In true pisces spirit K is likely to write a lot of philosophical posts, so be sure to check out words a lot. K is the oldest of the escape columnists but has a tendency to slip into the shoes of a little sister. Maybe this is a result of her unwillingness to actually grow up. Watching a film with K can be like riding an emotional roller coaster since being a pisces makes her a very emotional person. Though her feelings tries to slow her down K has no idea how to really hit the breaks. Away we go…
Tauruses are supposedly quite stubborn and strong-willed, but J firmly states that’s not at all the case. Although, J also has other qualities of a Taurus, such as being down-to-earth and kind. She is also a creative and an imaginative person, and one can wonder how that alines with being down-to-earth… Oh well, some say that being a Taurus is a contradiction in itself.
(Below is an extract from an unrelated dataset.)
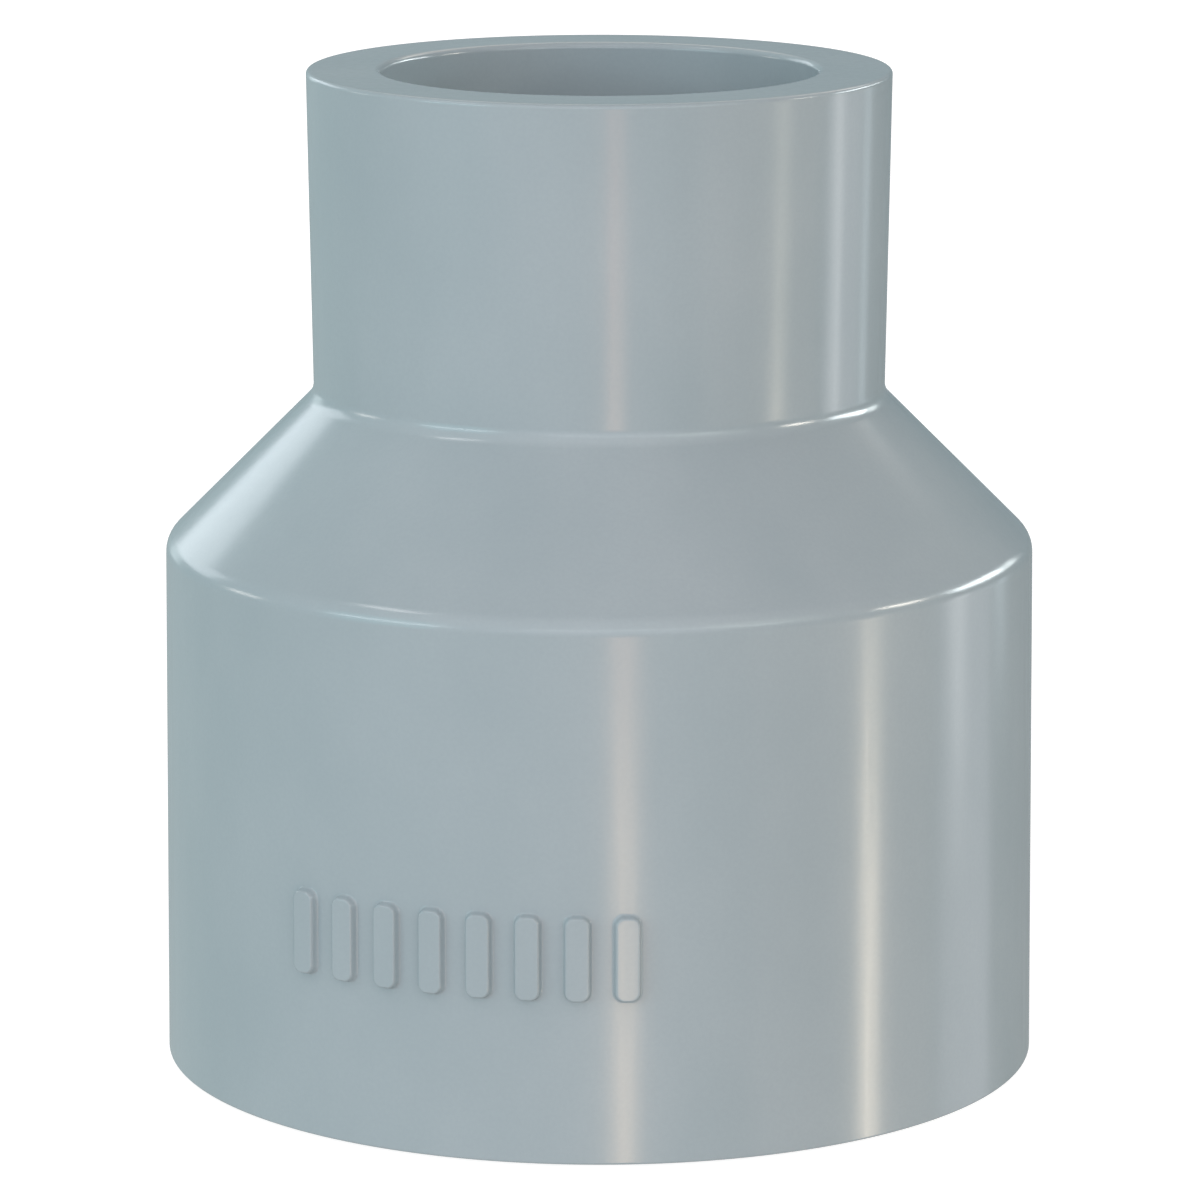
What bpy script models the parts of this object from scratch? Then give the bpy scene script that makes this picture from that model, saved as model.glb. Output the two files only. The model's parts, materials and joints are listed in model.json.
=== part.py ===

Calm, but stressed; introvert but social. Even though she loves planning, she is terrible at following her plans through. She sometimes struggle a little with expressing her thoughts and feelings.
Being a cancer apparently makes M moody but also a loyal friend. M is the Christmas fanatic which is why she is listening to Christmas songs while writing this. She is also the one who is most likely to spell words in the wrong way and use improper grammar. The last thing you need to know about M is that she is a ginger so be aware if you have gingerphobia. If you were ever to meet M she will probably steal your soul so that she can add some more freckles to the constellation on her face.
Hello, we’re the escape column, or maybe columnists. Three procrastinators, two thirds vegan, one part vegetarian. Everyone has their own ways of escaping reality. There are a million ways of escapism. This is our hiding place, somewhere to let our minds wander freely. We hope you find yourself escaping here, too.